**Aim:**
Your task is to output the data exactly as it stands.

======== Data excerpt ========

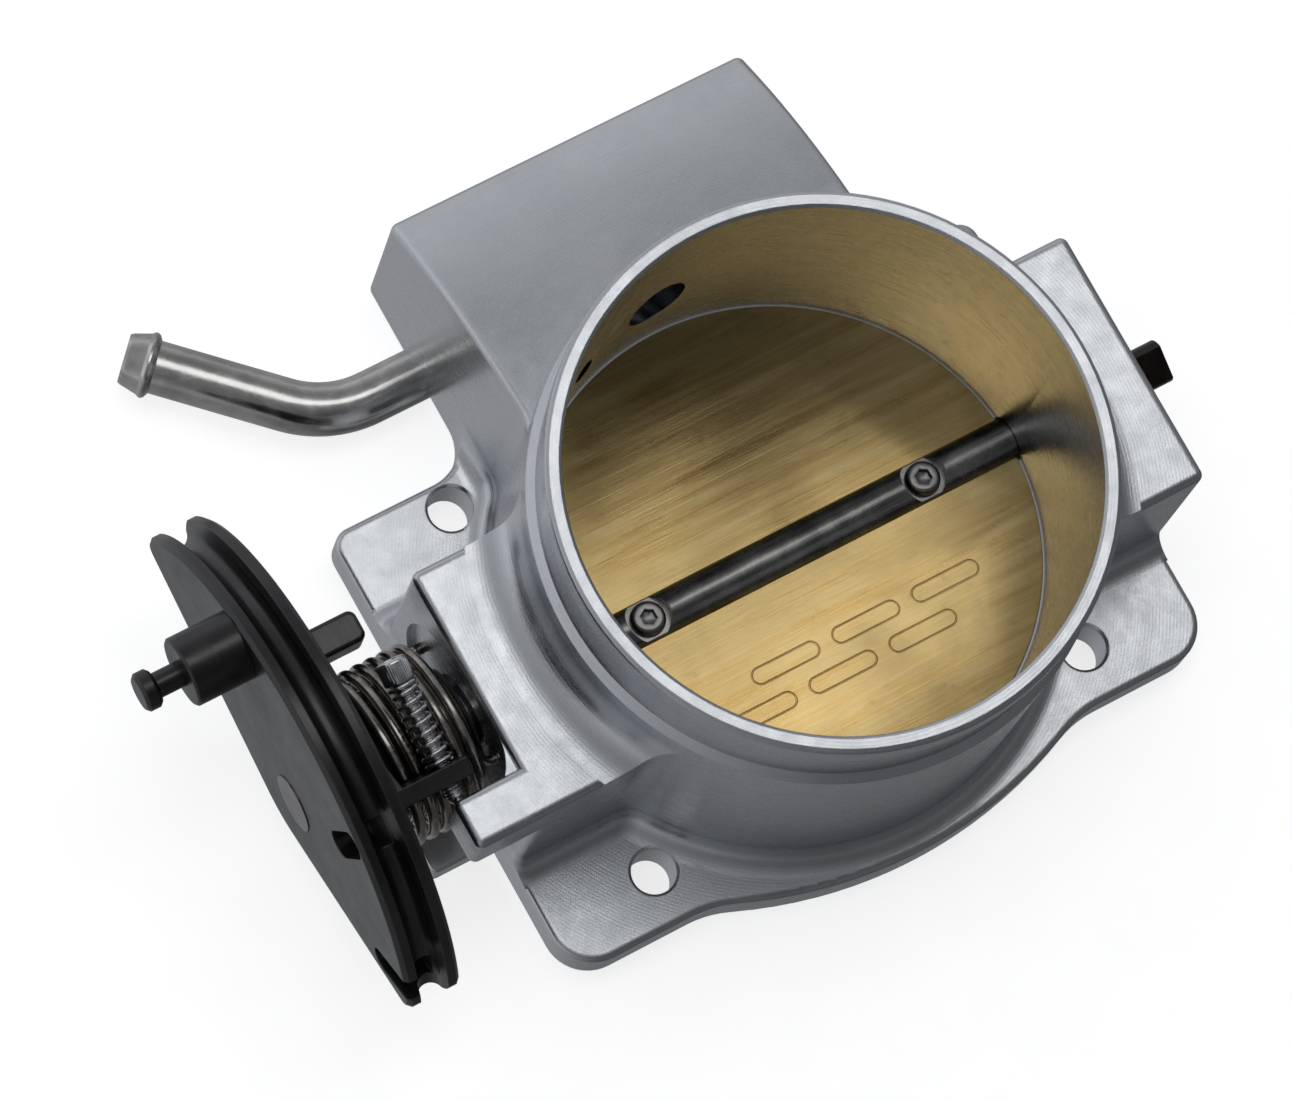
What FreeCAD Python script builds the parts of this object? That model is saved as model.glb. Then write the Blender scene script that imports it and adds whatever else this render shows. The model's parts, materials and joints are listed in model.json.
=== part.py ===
"""Cable-operated 90 mm throttle body, in millimetres.

Frame: the origin is the centre of the bore on the flange's mounting face. +Z runs up the bore towards the
air inlet. +X runs along the throttle shaft, from the cable wheel to the sensor end. +Y points at the
idle-air block.
"""

import FreeCAD
import Part
import math
import os

V = FreeCAD.Vector

# How far a cutter runs past the face it opens, and how far joined shapes run into each other.
PAST = 1.0

# ---- bore, tube and inlet collar ----
BORE_R = 45.3
BORE_TOP_R = 45.5
TAPER_START_Z = 34.0
RIM_Z = 77.0
MOUTH_R = 46.05
MOUTH_BEVEL = 0.4
COLLAR_R = 48.5
COLLAR_NECK_R = 47.9
COLLAR_STEP_Z = (70.8, 72.0)
RIM_EDGE = ((48.5, 76.2), (48.3, 76.7), (47.7, 77.0))
TUBE_R = 49.4
TUBE_TOP_Z = 59.7
SHOULDER_Z = 61.2

# ---- mounting flange ----
FLANGE_T = 9.25
FLANGE_HALF_X = 65.0
FLANGE_Y_MIN = -46.2
FLANGE_Y_MAX = 41.6
FLANGE_CORNER_R = 8.0
FLANGE_FAR_CORNER_R = 3.5
BULGE_R = 86.0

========

**Final result:**
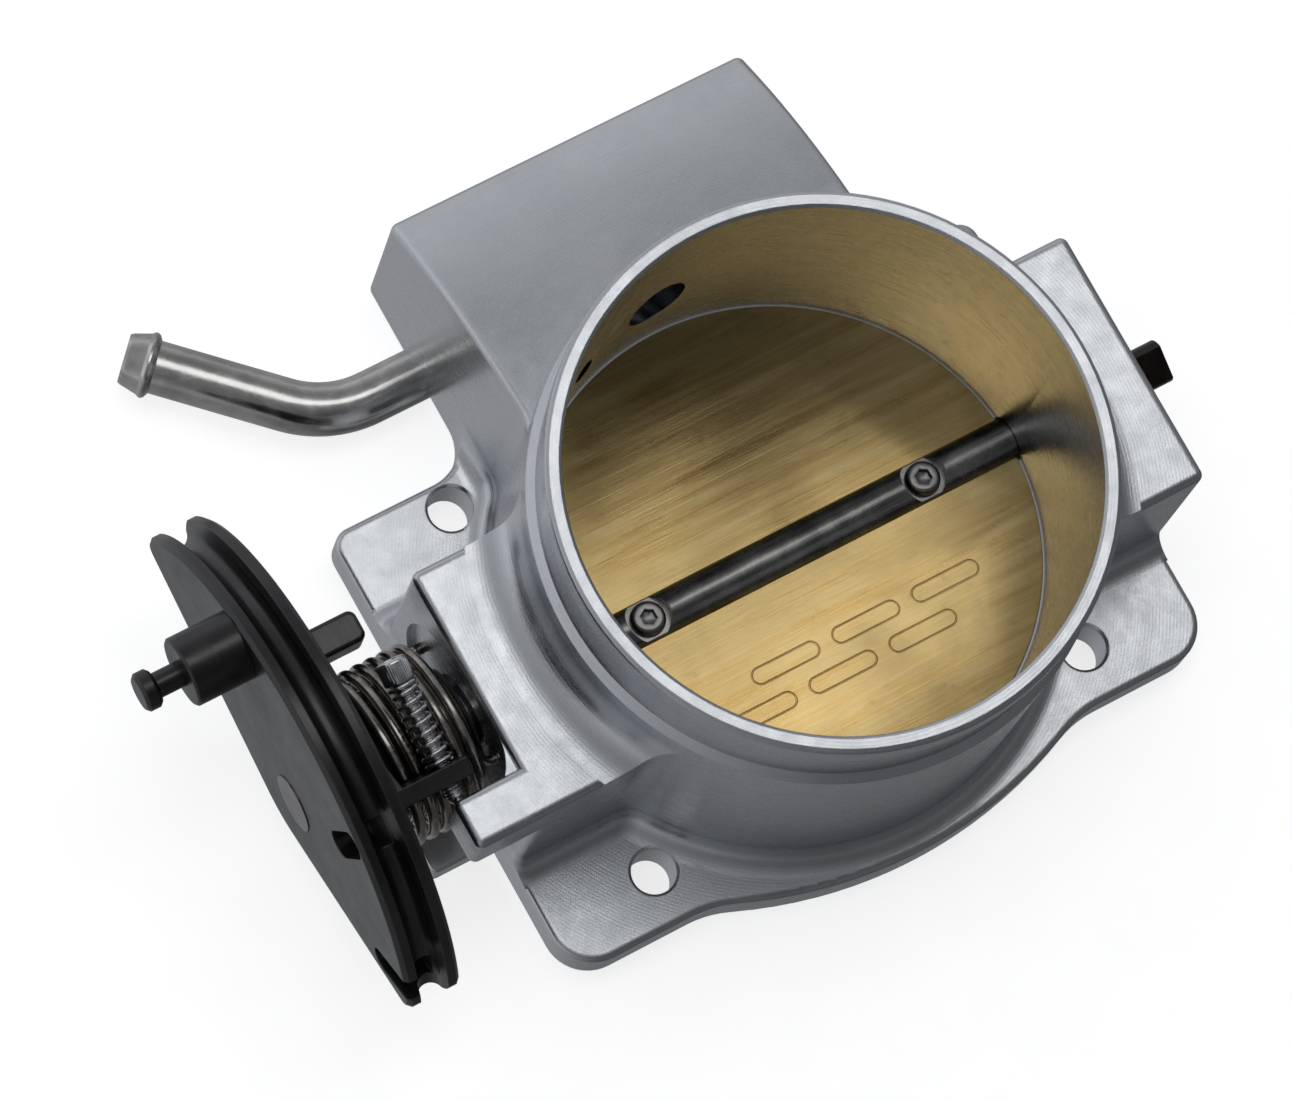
What FreeCAD Python script builds the parts of this object? That model is saved as model.glb. Then write the Blender scene script that imports it and adds whatever else this render shows. The model's parts, materials and joints are listed in model.json.
=== part.py ===
"""Cable-operated 90 mm throttle body, in millimetres.

Frame: the origin is the centre of the bore on the flange's mounting face. +Z runs up the bore towards the
air inlet. +X runs along the throttle shaft, from the cable wheel to the sensor end. +Y points at the
idle-air block.
"""

import FreeCAD
import Part
import math
import os

V = FreeCAD.Vector

# How far a cutter runs past the face it opens, and how far joined shapes run into each other.
PAST = 1.0

# ---- bore, tube and inlet collar ----
BORE_R = 45.3
BORE_TOP_R = 45.5
TAPER_START_Z = 34.0
RIM_Z = 77.0
MOUTH_R = 46.05
MOUTH_BEVEL = 0.4
COLLAR_R = 48.5
COLLAR_NECK_R = 47.9
COLLAR_STEP_Z = (70.8, 72.0)
RIM_EDGE = ((48.5, 76.2), (48.3, 76.7), (47.7, 77.0))
TUBE_R = 49.4
TUBE_TOP_Z = 59.7
SHOULDER_Z = 61.2

# ---- mounting flange ----
FLANGE_T = 9.25
FLANGE_HALF_X = 65.0
FLANGE_Y_MIN = -46.2
FLANGE_Y_MAX = 41.6
FLANGE_CORNER_R = 8.0
FLANGE_FAR_CORNER_R = 3.5
BULGE_R = 86.0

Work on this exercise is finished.